▶ _SET TASK_
Make an exact copy of all the data.

▶ _RECORDED INFORMATION_

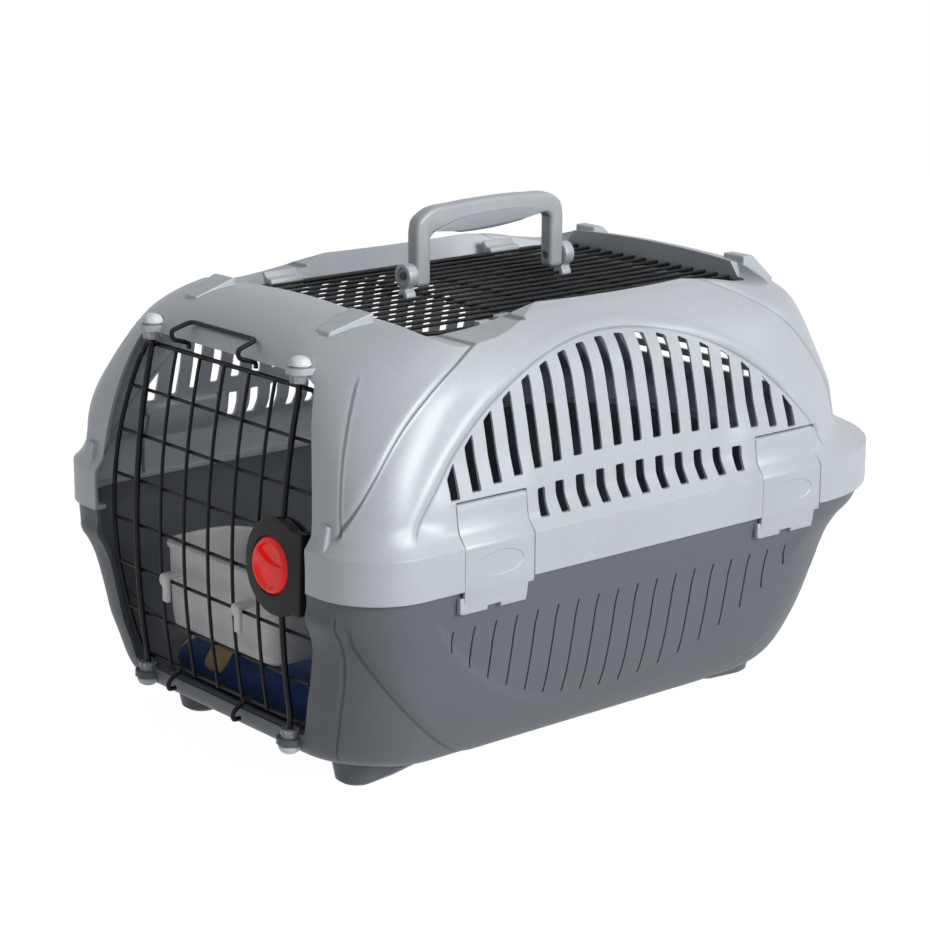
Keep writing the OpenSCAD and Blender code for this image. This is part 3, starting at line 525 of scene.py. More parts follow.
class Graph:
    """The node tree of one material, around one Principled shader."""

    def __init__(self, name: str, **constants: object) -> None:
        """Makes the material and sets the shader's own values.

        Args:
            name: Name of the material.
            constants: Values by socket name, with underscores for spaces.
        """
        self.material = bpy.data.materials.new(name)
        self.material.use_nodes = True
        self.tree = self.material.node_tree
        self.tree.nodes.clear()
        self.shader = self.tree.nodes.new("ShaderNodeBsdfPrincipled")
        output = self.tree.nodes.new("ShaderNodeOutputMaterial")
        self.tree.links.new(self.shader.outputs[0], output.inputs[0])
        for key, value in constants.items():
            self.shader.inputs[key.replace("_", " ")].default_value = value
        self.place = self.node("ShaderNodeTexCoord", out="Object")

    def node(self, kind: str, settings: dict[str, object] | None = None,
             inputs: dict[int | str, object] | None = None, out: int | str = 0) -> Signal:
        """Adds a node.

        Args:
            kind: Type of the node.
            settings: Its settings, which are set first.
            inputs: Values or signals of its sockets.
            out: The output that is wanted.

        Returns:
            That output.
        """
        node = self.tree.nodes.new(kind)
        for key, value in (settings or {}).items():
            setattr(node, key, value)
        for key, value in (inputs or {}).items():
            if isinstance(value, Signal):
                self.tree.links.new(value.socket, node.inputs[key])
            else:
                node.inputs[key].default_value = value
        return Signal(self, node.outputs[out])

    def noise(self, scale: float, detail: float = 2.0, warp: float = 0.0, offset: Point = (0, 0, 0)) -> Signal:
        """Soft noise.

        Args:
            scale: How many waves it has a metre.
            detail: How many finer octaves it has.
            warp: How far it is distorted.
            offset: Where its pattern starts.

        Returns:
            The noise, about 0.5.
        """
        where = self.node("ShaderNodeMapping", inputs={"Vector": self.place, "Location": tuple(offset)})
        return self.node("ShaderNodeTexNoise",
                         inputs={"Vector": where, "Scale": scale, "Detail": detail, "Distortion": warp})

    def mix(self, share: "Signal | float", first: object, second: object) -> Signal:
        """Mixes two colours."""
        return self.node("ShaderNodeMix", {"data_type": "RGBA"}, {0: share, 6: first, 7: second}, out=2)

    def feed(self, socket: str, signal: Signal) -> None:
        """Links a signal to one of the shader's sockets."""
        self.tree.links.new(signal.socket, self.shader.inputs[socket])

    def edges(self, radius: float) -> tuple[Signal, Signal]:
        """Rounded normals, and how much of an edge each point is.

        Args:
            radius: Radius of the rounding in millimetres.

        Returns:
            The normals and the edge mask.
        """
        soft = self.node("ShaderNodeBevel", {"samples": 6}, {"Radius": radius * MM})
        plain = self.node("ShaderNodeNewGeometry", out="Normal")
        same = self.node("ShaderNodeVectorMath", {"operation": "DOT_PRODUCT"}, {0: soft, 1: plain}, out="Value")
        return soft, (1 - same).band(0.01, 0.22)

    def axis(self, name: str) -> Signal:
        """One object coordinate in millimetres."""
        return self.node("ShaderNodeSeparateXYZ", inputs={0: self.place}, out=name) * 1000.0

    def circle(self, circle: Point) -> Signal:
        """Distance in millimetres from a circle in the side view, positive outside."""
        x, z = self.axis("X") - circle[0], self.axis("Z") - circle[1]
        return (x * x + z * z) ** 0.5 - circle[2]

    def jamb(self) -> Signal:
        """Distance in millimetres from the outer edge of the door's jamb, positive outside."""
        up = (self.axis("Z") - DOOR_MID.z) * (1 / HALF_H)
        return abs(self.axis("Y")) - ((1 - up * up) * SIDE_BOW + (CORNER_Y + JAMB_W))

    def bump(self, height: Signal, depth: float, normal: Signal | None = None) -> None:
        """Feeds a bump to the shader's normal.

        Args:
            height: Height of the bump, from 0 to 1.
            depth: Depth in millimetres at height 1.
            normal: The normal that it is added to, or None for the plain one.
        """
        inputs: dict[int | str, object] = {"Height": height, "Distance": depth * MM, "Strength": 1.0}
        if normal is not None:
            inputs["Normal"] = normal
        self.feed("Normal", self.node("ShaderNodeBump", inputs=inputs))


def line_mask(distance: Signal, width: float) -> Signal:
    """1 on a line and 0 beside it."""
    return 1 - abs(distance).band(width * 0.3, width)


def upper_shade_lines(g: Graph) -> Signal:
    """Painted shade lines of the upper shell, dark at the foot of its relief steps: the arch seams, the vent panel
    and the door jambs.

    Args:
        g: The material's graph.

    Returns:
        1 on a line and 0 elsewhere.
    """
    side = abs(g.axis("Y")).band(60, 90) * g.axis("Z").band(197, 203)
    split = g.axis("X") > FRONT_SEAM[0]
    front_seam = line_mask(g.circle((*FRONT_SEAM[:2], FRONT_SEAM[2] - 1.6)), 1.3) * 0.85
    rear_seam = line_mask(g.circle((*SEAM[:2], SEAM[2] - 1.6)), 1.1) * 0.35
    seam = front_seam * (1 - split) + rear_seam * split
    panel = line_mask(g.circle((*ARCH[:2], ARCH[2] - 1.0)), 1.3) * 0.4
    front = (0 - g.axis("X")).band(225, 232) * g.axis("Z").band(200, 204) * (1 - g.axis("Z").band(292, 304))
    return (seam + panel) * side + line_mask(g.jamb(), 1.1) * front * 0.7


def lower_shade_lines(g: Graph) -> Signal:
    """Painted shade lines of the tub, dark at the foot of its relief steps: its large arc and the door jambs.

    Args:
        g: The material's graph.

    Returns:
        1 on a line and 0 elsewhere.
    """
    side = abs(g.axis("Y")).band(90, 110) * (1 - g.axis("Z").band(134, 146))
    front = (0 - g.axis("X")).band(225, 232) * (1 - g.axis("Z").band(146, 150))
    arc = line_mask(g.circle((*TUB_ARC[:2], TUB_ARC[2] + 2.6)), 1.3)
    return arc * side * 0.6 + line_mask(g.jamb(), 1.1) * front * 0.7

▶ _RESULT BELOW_
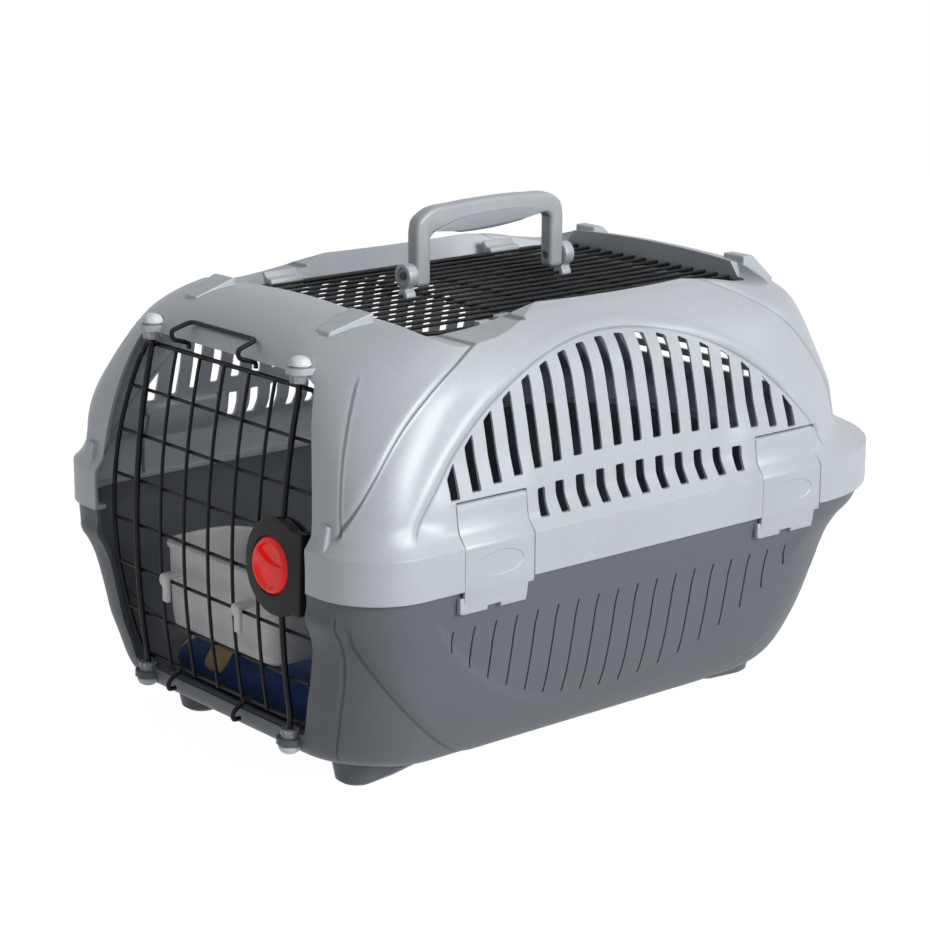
Keep writing the OpenSCAD and Blender code for this image. This is part 3, starting at line 525 of scene.py. More parts follow.
class Graph:
    """The node tree of one material, around one Principled shader."""

    def __init__(self, name: str, **constants: object) -> None:
        """Makes the material and sets the shader's own values.

        Args:
            name: Name of the material.
            constants: Values by socket name, with underscores for spaces.
        """
        self.material = bpy.data.materials.new(name)
        self.material.use_nodes = True
        self.tree = self.material.node_tree
        self.tree.nodes.clear()
        self.shader = self.tree.nodes.new("ShaderNodeBsdfPrincipled")
        output = self.tree.nodes.new("ShaderNodeOutputMaterial")
        self.tree.links.new(self.shader.outputs[0], output.inputs[0])
        for key, value in constants.items():
            self.shader.inputs[key.replace("_", " ")].default_value = value
        self.place = self.node("ShaderNodeTexCoord", out="Object")

    def node(self, kind: str, settings: dict[str, object] | None = None,
             inputs: dict[int | str, object] | None = None, out: int | str = 0) -> Signal:
        """Adds a node.

        Args:
            kind: Type of the node.
            settings: Its settings, which are set first.
            inputs: Values or signals of its sockets.
            out: The output that is wanted.

        Returns:
            That output.
        """
        node = self.tree.nodes.new(kind)
        for key, value in (settings or {}).items():
            setattr(node, key, value)
        for key, value in (inputs or {}).items():
            if isinstance(value, Signal):
                self.tree.links.new(value.socket, node.inputs[key])
            else:
                node.inputs[key].default_value = value
        return Signal(self, node.outputs[out])

    def noise(self, scale: float, detail: float = 2.0, warp: float = 0.0, offset: Point = (0, 0, 0)) -> Signal:
        """Soft noise.

        Args:
            scale: How many waves it has a metre.
            detail: How many finer octaves it has.
            warp: How far it is distorted.
            offset: Where its pattern starts.

        Returns:
            The noise, about 0.5.
        """
        where = self.node("ShaderNodeMapping", inputs={"Vector": self.place, "Location": tuple(offset)})
        return self.node("ShaderNodeTexNoise",
                         inputs={"Vector": where, "Scale": scale, "Detail": detail, "Distortion": warp})

    def mix(self, share: "Signal | float", first: object, second: object) -> Signal:
        """Mixes two colours."""
        return self.node("ShaderNodeMix", {"data_type": "RGBA"}, {0: share, 6: first, 7: second}, out=2)

    def feed(self, socket: str, signal: Signal) -> None:
        """Links a signal to one of the shader's sockets."""
        self.tree.links.new(signal.socket, self.shader.inputs[socket])

    def edges(self, radius: float) -> tuple[Signal, Signal]:
        """Rounded normals, and how much of an edge each point is.

        Args:
            radius: Radius of the rounding in millimetres.

        Returns:
            The normals and the edge mask.
        """
        soft = self.node("ShaderNodeBevel", {"samples": 6}, {"Radius": radius * MM})
        plain = self.node("ShaderNodeNewGeometry", out="Normal")
        same = self.node("ShaderNodeVectorMath", {"operation": "DOT_PRODUCT"}, {0: soft, 1: plain}, out="Value")
        return soft, (1 - same).band(0.01, 0.22)

    def axis(self, name: str) -> Signal:
        """One object coordinate in millimetres."""
        return self.node("ShaderNodeSeparateXYZ", inputs={0: self.place}, out=name) * 1000.0

    def circle(self, circle: Point) -> Signal:
        """Distance in millimetres from a circle in the side view, positive outside."""
        x, z = self.axis("X") - circle[0], self.axis("Z") - circle[1]
        return (x * x + z * z) ** 0.5 - circle[2]

    def jamb(self) -> Signal:
        """Distance in millimetres from the outer edge of the door's jamb, positive outside."""
        up = (self.axis("Z") - DOOR_MID.z) * (1 / HALF_H)
        return abs(self.axis("Y")) - ((1 - up * up) * SIDE_BOW + (CORNER_Y + JAMB_W))

    def bump(self, height: Signal, depth: float, normal: Signal | None = None) -> None:
        """Feeds a bump to the shader's normal.

        Args:
            height: Height of the bump, from 0 to 1.
            depth: Depth in millimetres at height 1.
            normal: The normal that it is added to, or None for the plain one.
        """
        inputs: dict[int | str, object] = {"Height": height, "Distance": depth * MM, "Strength": 1.0}
        if normal is not None:
            inputs["Normal"] = normal
        self.feed("Normal", self.node("ShaderNodeBump", inputs=inputs))


def line_mask(distance: Signal, width: float) -> Signal:
    """1 on a line and 0 beside it."""
    return 1 - abs(distance).band(width * 0.3, width)


def upper_shade_lines(g: Graph) -> Signal:
    """Painted shade lines of the upper shell, dark at the foot of its relief steps: the arch seams, the vent panel
    and the door jambs.

    Args:
        g: The material's graph.

    Returns:
        1 on a line and 0 elsewhere.
    """
    side = abs(g.axis("Y")).band(60, 90) * g.axis("Z").band(197, 203)
    split = g.axis("X") > FRONT_SEAM[0]
    front_seam = line_mask(g.circle((*FRONT_SEAM[:2], FRONT_SEAM[2] - 1.6)), 1.3) * 0.85
    rear_seam = line_mask(g.circle((*SEAM[:2], SEAM[2] - 1.6)), 1.1) * 0.35
    seam = front_seam * (1 - split) + rear_seam * split
    panel = line_mask(g.circle((*ARCH[:2], ARCH[2] - 1.0)), 1.3) * 0.4
    front = (0 - g.axis("X")).band(225, 232) * g.axis("Z").band(200, 204) * (1 - g.axis("Z").band(292, 304))
    return (seam + panel) * side + line_mask(g.jamb(), 1.1) * front * 0.7


def lower_shade_lines(g: Graph) -> Signal:
    """Painted shade lines of the tub, dark at the foot of its relief steps: its large arc and the door jambs.

    Args:
        g: The material's graph.

    Returns:
        1 on a line and 0 elsewhere.
    """
    side = abs(g.axis("Y")).band(90, 110) * (1 - g.axis("Z").band(134, 146))
    front = (0 - g.axis("X")).band(225, 232) * (1 - g.axis("Z").band(146, 150))
    arc = line_mask(g.circle((*TUB_ARC[:2], TUB_ARC[2] + 2.6)), 1.3)
    return arc * side * 0.6 + line_mask(g.jamb(), 1.1) * front * 0.7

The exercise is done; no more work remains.